Democrats instead used a revised fiscal note for taxpayer funded abortions that said the previous fiscal note was too high because it overestimated how many surgical abortions would be performed. They said the new, reduced amount of funding in the revised fiscal note could be taken from existing funds at Maine’s Department of Health and Human Services. The new, revised fiscal note does not provide any details on how the new estimates were arrived at.

That decision opens the door for DHHS Commissioner Jeanne Lambrew to take money from other accounts within DHHS to provide the taxpayer-funded abortions.

Lawmakers who supported the bill could then vote it into law, bypassing the process other bills that will increase spending must go through. This alleviated concerns taxpayer funded abortion supporters had that the bill would be given too low a priority among the dozens of other spending increases and new initiatives they were voting for.
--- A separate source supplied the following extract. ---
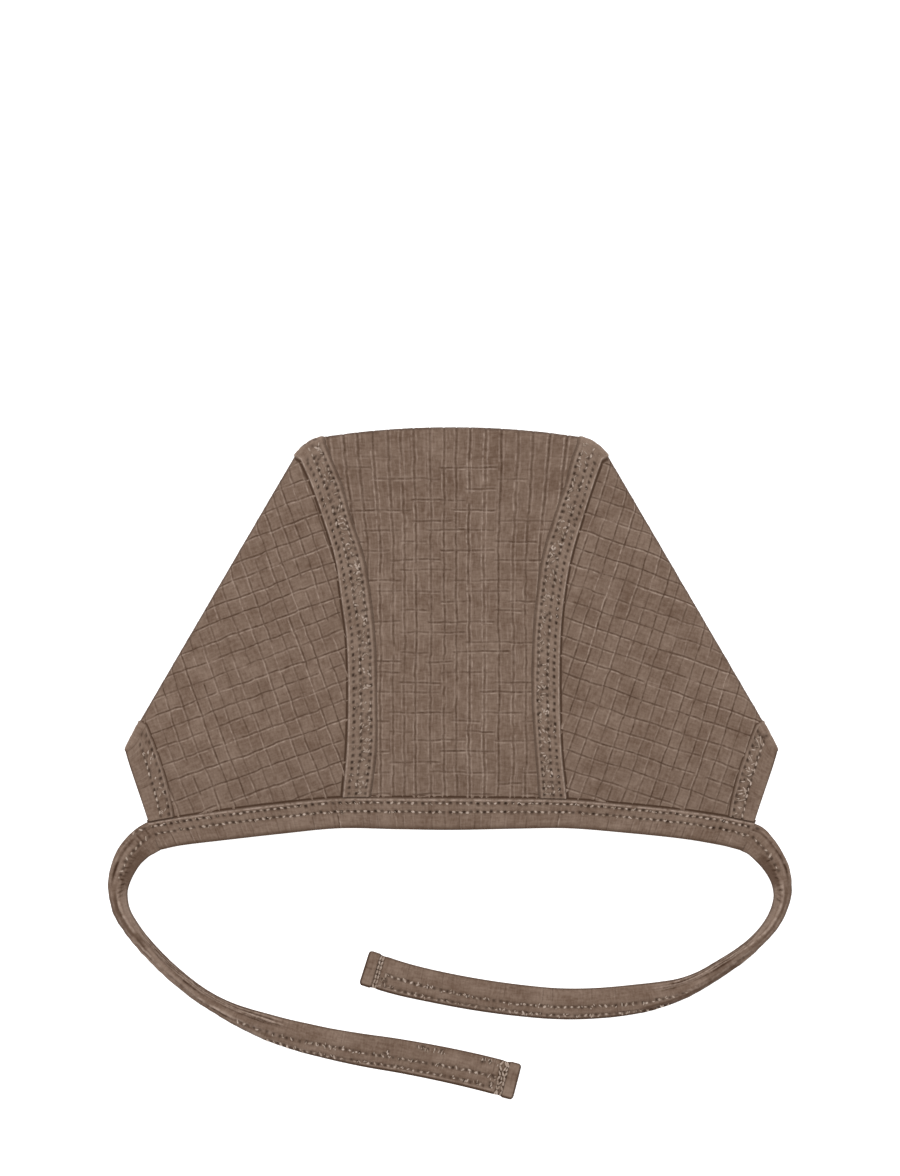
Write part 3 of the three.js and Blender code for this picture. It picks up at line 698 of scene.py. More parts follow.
def side_cloth(side):
    """Laying and cutting of a side panel, round its straight fold"""
    start, outward = fold_at(side, SEAM_END)
    down = np.array([side * outward[1], -side * outward[0]])
    above, below = seam_limit(side, "outer")
    corner = fold_at(side, SIDE_END)[0]
    foot_x = FACE_FOOT["inner"]
    foot_y = neck_top(side * foot_x)

    def past_and_down(flat):
        away = flat - start
        return away @ outward, away @ down

    def laid(flat):
        past, distance = past_and_down(flat)
        return laid_at(start + distance[..., None] * down, outward, past)

    def room(flat):
        past, distance = past_and_down(flat)
        place = laid(flat)
        x, y = side * place[..., 0], place[..., 1]
        t = np.clip((y - foot_y) / (corner[1] - foot_y), 0, 1)
        face_x = lerp(foot_x, side * corner[0], t) - FACE_BOW * 4 * t * (1 - t)
        to_face = np.where(y < corner[1], face_x - x, np.inf)
        upper = np.minimum(np.minimum(x - above(y), y - neck_top(side * x)), to_face)
        lower = np.minimum(x - below(y), y - inner_curve(x))
        fold = np.minimum(distance, SIDE_END - SEAM_END - distance)
        found = np.where(past < 0, upper, np.where(past > FOLD_LENGTH, lower, fold))
        return found + UNDER_BAND

    return laid, room, lambda flat: past_and_down(flat)[0]


# Sewn strips: seam bands and bindings

# The values of a strip: rows of holes and how deep they are; how far it runs on before its
# stitched edge and after the other; how far it stands above the surface (lift) and reaches below
# (depth); how wide its other edge is rounded (soft) and how much of the lift is left there; from
# where the cross lines show; how bright the painted highlights on its two ridges are, and how dark
# the painted shadow in its ditch and the painted shade on its rolled rim are; whether it comes back
# over a second fold; the ways kept free of holes; and scattered pits
PLAIN_STRIP = {
    "after": 0, "returns": False, "far_ridge_highlight": 0.0, "bare": (), "pits": (), "tone": 0.0, "lines": [],
    "strengths": [],
}


class Strip:
    """A folded and stitched strip over a surface of two shares, f across it and way along it. Its
    own measures are the distance from its stitched edge and the distance along it."""

    def __init__(self, surface, end, **spec):
        self.surface, self.end, self.spec = surface, end, {**PLAIN_STRIP, **spec}
        self.width = spec["width"]
        self.ways = np.linspace(0, end, 1200)
        steps = np.linalg.norm(np.diff(surface(np.full(1200, 0.5), self.ways), axis=0), axis=-1)
        self.lengths = np.concatenate([[0], np.cumsum(steps)])
        self.length = self.lengths[-1]
        first = normals_of(surface, np.array([0.5]), np.array([0.02]), 1e-3)
        self.out = math.copysign(1, first[0, 2])

    def along(self, way):
        return float(np.interp(way, self.ways, self.lengths))

    def way_at(self, along):
        return np.interp(along, self.lengths, self.ways)

    def f_at(self, distance):
        share = distance / self.width
        return 1 - share if self.spec["stitched_edge"] == "far" else share

    def above(self, way):
        """1 on the upper layer of the bonnet and 0 on the lower one"""
        return 1 - ease((np.minimum(way, self.end - way) if self.spec["returns"] else way) - 1)

    def normals(self, f, way):
        """Normals on its outer face: up on the upper layer"""
        return self.out * normals_of(self.surface, f, way, 1e-3)

    def rise(self, distance, way):
        """How far its top stands above the surface. Across the width it has a foot, a ridge at the
        stitched edge, channels under the rows, and the other edge rounded off or let down softly;
        on the lower layer it lies almost flat."""
        spec = self.spec
        foot = ease((distance + spec["before"]) / (0.3 * MM)) * 2 * FOOT - FOOT
        section = lerp(foot, 1, ease(distance / (0.36 * MM))) + RIDGE * bell(distance - 0.5 * MM, 0.3 * MM)
        channels = [deep * bell(distance - row, 0.5 * MM) for row, deep in spec["holes"]]
        section = section - CHANNEL * sum(channels)
        left = np.clip((self.width - distance) / spec["soft"], 0, 1)
        fall = np.sqrt(np.clip(1 - (1 - left) ** 2, 0, 1))
        return spec["lift"] * section * lerp(spec["edge_left"], 1, fall) * lerp(PRESSED, 1, self.above(way))

    def skin(self, distance, along):
        """Points on its top and their normals, for threads to lie on"""
        distance, along = np.broadcast_arrays(distance, along)
        f, way = self.f_at(distance), self.way_at(along)
        up = self.normals(f, way)
        return self.surface(f, way) + up * self.rise(distance, way)[..., None], up


def stations_across(width, rows, before, after):
    """Distances across a strip, close together at its edges and at the rows of stitches"""
    marks = [-before, -before * 0.75, -before * 0.3, 0, 0.15 * MM, 0.35 * MM, 0.6 * MM, 1.0 * MM]
    marks += [width - 1.0 * MM, width - 0.6 * MM, width - 0.3 * MM, width - 0.1 * MM, width, width + after]
    for row in rows:
        marks += [row - 0.6 * MM, row - 0.3 * MM, row, row + 0.3 * MM, row + 0.6 * MM]
    marks = sorted(marks)
    picked = [marks[0]]
    for mark in marks[1:]:
        if mark - picked[-1] < 0.1 * MM:
            continue
        count = math.ceil((mark - picked[-1]) / (0.75 * MM))
        picked += [lerp(picked[-1], mark, k / count) for k in range(1, count + 1)]
    return np.array(picked)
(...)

As the legislative session ends, bills that are on the Appropriations Table go through a separate process to decide what will receive funding and what won’t. With the Mills budget already spending virtually every penny and increasing state spending by 11% overall, it is unclear if there will be any funding left for other new spending this session.

The Maine House voted to pass the bill, L.D. 820, on Thursday following approval by the Maine Senate on Tuesday. It still faces an enactment vote in the Maine Senate before it could be sent to Governor Janet Mills for her signature.

Click here to read the original $1.35+ million “fiscal note”. (4/5/2019)

Click here to read the revised $375,000 “fiscal note” that says it will use existing funds. (5/2/2019)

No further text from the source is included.